Mr Emmanuel Asiimwe, the country director of the East African Grain Council, said the implementation of grain standards within the region is important.

“But we've been lacking capacity in terms of how best can we support the potential exporters or traders in grain and now with the work we are doing with Trade Africa to make sure that we strengthen the trade in staple foods in the region. One of them is not to do with the quantity only but also the quality,” he said.

“You have seen the incidences where some of the trucks carrying maize to South Sudan were intercepted at the border. And that is mainly to do with the issue of standards,” he added.

Mr Isaiah Langa from Pela Commodities, a grain trading company based in Soroti, welcomed the new partnership.

“At the moment we have got orders in excess of 20,000 metric tonnes of maize, in excess of 6,000 metric tonnes of soybean, in excess of 1,500 metric tonnes of sorghum but we cannot get all this grain because first of all, the production is low and then the quality is poor,” he said.

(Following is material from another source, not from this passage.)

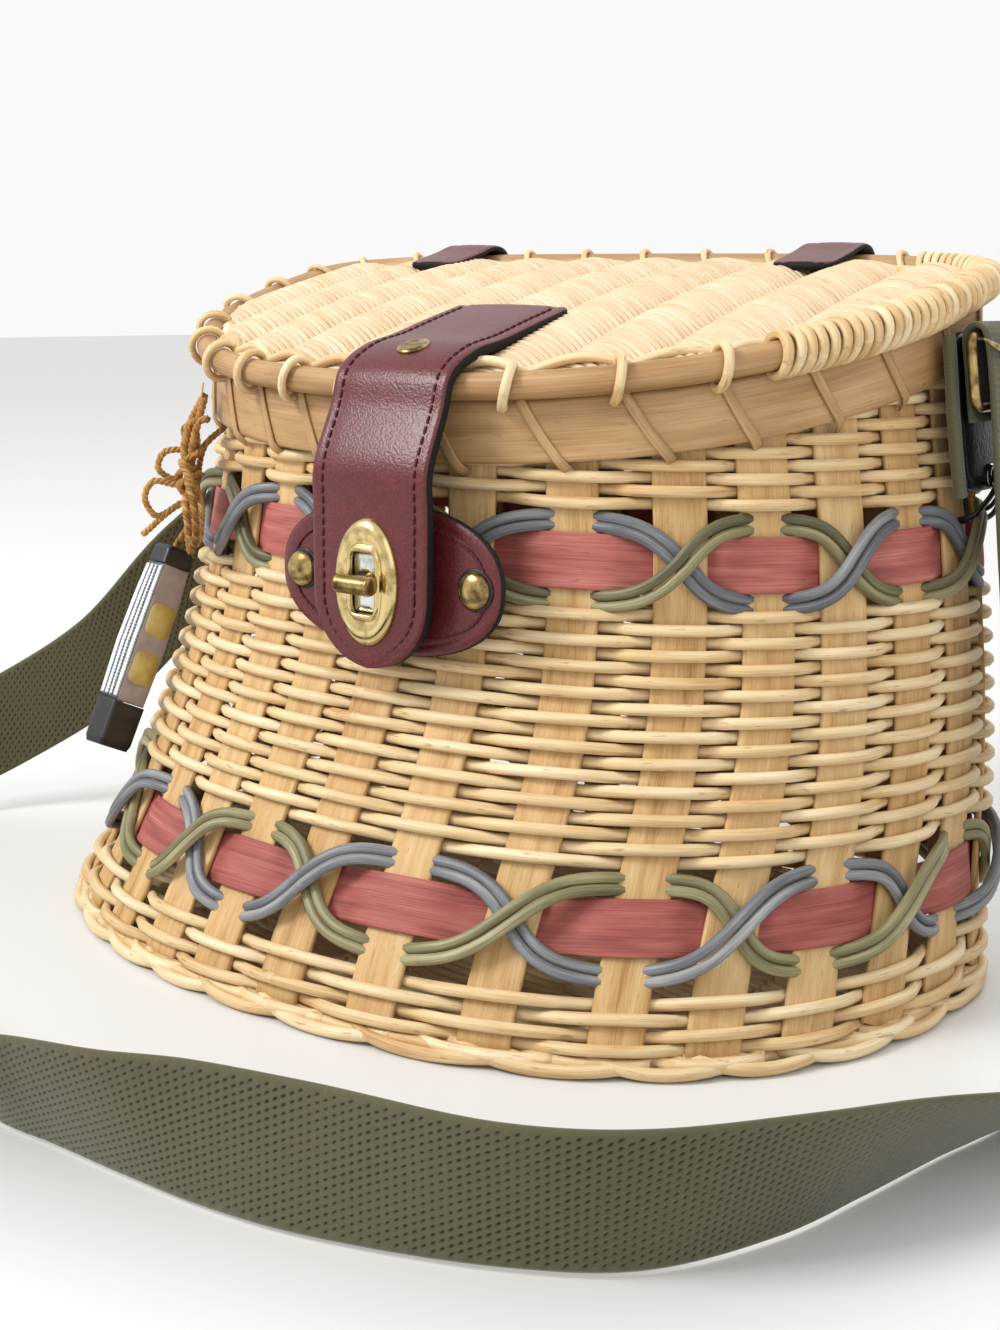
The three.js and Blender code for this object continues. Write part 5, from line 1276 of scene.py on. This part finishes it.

“So working with the Grain Council of East Africa and Trademark Africa, we are sure that the small cooperatives whom we work with and also farmer groups are going to be able to help to improve on the quality but also on the quantity that we need to meet some of these orders that we have,” he added.

The three-year project is being implemented with funding from the United States government, Feed the Future initiative through the USAID’s Economic Recovery and Reform Activity (ERRA) programme.